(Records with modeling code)
** Begin **

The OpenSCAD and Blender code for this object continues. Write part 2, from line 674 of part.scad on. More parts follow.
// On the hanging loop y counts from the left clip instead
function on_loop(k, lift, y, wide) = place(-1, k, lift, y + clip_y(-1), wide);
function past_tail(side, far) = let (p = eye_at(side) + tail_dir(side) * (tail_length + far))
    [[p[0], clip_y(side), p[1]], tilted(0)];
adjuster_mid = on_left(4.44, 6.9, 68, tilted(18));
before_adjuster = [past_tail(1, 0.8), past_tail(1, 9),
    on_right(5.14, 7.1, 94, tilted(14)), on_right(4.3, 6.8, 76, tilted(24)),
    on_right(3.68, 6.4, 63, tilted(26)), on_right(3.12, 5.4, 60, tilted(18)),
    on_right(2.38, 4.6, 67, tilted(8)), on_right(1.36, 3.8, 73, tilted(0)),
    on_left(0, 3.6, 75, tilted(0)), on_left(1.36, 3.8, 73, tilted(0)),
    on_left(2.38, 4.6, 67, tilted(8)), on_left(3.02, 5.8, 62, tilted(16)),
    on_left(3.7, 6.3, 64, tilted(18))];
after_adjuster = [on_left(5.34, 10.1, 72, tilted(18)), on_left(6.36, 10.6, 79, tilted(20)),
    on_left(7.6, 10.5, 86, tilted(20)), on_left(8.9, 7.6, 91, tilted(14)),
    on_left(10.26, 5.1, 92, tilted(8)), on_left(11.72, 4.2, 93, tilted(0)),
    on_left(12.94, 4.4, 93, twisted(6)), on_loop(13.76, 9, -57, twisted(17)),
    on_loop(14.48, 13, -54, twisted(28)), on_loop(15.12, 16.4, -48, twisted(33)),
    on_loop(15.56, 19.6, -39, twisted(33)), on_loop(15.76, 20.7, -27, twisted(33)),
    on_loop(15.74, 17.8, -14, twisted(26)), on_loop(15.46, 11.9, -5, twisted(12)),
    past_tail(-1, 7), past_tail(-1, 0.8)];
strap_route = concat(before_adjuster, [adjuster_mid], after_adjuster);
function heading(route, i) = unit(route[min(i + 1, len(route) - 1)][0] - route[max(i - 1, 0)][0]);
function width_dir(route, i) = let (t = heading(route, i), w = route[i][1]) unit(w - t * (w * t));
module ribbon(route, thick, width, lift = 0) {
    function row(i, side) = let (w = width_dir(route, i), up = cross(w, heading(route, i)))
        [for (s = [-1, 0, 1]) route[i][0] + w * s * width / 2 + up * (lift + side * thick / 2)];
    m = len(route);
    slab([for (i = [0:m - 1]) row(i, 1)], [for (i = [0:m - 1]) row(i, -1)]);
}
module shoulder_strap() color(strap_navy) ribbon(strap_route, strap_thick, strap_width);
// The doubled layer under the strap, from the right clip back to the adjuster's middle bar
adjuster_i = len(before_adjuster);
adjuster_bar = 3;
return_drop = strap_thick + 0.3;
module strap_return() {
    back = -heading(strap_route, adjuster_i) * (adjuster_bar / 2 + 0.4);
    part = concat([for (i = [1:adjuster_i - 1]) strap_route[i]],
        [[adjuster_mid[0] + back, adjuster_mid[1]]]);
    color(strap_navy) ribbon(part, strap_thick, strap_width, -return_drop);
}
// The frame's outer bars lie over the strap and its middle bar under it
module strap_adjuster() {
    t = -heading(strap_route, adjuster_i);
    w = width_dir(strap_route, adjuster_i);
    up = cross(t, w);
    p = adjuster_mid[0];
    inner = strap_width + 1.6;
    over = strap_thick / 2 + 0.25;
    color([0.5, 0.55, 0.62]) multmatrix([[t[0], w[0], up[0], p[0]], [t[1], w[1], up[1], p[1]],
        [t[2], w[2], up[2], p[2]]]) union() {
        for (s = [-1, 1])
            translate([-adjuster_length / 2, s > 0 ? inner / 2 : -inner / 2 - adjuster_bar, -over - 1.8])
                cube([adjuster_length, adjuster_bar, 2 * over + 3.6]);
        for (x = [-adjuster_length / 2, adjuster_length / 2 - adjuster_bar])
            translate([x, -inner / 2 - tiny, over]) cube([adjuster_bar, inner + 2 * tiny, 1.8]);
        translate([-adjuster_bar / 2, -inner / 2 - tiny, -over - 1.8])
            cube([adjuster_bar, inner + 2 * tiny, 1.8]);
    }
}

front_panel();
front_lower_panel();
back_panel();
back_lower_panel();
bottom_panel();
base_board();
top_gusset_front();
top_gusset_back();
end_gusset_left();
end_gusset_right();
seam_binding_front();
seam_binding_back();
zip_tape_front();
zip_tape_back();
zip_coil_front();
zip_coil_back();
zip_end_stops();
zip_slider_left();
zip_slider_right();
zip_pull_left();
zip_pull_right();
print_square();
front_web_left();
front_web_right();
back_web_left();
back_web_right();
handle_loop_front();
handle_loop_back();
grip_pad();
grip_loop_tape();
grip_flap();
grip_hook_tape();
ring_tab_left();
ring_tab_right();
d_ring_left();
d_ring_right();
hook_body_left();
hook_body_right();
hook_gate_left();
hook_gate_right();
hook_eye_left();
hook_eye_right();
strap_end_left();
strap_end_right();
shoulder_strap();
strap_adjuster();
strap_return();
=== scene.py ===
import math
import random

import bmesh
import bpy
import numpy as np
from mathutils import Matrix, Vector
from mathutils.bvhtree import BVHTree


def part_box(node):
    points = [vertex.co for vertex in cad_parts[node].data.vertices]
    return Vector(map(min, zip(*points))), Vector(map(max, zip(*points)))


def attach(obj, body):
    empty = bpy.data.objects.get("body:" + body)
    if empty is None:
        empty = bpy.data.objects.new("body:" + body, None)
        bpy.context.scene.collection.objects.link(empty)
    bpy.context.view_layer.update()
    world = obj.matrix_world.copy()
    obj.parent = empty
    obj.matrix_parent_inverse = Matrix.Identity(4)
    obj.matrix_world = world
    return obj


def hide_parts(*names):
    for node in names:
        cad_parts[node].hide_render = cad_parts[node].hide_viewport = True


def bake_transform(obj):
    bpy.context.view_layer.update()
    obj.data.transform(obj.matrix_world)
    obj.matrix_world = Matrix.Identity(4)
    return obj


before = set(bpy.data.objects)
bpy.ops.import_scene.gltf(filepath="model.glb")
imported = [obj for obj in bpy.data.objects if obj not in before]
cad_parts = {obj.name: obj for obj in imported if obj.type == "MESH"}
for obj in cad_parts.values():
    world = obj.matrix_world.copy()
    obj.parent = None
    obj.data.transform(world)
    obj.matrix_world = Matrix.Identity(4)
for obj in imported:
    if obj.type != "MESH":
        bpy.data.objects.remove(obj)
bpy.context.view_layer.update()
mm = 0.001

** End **
** Begin **

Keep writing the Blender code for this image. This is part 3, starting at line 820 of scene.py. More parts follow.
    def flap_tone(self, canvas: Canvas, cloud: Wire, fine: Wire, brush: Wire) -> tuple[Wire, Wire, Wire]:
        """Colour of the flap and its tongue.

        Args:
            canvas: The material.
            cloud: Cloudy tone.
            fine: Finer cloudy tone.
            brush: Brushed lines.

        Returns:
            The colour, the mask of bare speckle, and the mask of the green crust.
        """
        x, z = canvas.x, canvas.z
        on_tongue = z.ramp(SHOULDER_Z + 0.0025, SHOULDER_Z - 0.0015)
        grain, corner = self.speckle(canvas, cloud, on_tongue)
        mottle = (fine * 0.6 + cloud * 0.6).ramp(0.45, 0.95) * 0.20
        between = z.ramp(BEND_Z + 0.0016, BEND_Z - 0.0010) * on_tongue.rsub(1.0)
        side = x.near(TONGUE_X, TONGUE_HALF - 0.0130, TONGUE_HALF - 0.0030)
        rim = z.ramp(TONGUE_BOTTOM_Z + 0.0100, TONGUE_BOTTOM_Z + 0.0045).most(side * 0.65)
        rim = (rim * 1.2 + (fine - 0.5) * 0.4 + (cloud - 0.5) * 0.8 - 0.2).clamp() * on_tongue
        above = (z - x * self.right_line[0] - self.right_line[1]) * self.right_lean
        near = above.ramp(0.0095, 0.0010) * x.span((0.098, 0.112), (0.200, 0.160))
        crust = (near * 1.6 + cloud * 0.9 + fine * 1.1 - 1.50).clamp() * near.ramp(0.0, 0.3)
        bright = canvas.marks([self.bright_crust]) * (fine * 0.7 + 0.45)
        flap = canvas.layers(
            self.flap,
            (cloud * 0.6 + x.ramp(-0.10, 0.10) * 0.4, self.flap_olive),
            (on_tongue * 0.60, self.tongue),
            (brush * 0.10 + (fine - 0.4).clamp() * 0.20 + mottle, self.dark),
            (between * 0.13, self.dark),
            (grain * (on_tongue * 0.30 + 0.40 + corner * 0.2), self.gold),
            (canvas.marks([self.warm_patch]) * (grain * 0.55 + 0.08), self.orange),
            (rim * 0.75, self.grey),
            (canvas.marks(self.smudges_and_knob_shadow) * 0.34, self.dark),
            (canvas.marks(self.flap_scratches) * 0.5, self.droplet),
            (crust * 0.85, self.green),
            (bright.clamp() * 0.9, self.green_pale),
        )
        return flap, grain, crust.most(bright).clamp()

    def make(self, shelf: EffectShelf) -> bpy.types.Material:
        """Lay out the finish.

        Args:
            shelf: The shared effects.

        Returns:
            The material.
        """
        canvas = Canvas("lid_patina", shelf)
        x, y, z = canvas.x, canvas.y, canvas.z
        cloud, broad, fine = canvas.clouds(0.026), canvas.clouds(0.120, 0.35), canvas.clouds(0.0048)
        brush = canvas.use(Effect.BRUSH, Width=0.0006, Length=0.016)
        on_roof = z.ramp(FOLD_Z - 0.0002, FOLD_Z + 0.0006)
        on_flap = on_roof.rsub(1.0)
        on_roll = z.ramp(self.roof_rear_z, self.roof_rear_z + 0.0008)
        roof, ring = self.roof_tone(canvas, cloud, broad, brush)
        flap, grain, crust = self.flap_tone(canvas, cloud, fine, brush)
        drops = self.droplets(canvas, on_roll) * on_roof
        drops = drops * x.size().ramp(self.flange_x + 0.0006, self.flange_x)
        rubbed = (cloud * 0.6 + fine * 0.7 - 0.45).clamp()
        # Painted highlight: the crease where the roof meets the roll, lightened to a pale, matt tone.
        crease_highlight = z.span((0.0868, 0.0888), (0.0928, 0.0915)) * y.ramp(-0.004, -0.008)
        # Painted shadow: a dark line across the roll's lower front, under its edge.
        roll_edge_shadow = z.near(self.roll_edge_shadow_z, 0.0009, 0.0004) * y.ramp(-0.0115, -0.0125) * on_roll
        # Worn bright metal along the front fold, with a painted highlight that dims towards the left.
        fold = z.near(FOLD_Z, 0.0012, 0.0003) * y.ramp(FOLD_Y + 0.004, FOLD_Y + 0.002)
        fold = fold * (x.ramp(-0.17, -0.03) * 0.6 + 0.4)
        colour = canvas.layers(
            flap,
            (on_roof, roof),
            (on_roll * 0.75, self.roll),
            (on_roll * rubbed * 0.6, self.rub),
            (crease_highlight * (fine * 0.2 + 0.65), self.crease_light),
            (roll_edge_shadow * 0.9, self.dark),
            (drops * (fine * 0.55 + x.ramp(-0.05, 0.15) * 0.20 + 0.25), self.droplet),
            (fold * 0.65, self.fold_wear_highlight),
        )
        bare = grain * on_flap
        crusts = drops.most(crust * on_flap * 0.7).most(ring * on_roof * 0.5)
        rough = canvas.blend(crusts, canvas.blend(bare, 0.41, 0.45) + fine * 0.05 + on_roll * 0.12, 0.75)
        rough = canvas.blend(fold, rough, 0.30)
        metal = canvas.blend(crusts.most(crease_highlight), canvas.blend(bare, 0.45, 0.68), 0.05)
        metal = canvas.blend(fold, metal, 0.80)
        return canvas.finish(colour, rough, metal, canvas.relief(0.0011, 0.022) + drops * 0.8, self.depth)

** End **

▶ **STATED EXERCISE**
Everything from the line containing "front_panel();" down to the line containing "if empty is" should be retyped exactly, both lines included, and nothing more.

▶ **CORRECT RESPONSE**
front_panel();
front_lower_panel();
back_panel();
back_lower_panel();
bottom_panel();
base_board();
top_gusset_front();
top_gusset_back();
end_gusset_left();
end_gusset_right();
seam_binding_front();
seam_binding_back();
zip_tape_front();
zip_tape_back();
zip_coil_front();
zip_coil_back();
zip_end_stops();
zip_slider_left();
zip_slider_right();
zip_pull_left();
zip_pull_right();
print_square();
front_web_left();
front_web_right();
back_web_left();
back_web_right();
handle_loop_front();
handle_loop_back();
grip_pad();
grip_loop_tape();
grip_flap();
grip_hook_tape();
ring_tab_left();
ring_tab_right();
d_ring_left();
d_ring_right();
hook_body_left();
hook_body_right();
hook_gate_left();
hook_gate_right();
hook_eye_left();
hook_eye_right();
strap_end_left();
strap_end_right();
shoulder_strap();
strap_adjuster();
strap_return();
=== scene.py ===
import math
import random

import bmesh
import bpy
import numpy as np
from mathutils import Matrix, Vector
from mathutils.bvhtree import BVHTree


def part_box(node):
    points = [vertex.co for vertex in cad_parts[node].data.vertices]
    return Vector(map(min, zip(*points))), Vector(map(max, zip(*points)))


def attach(obj, body):
    empty = bpy.data.objects.get("body:" + body)
    if empty is None:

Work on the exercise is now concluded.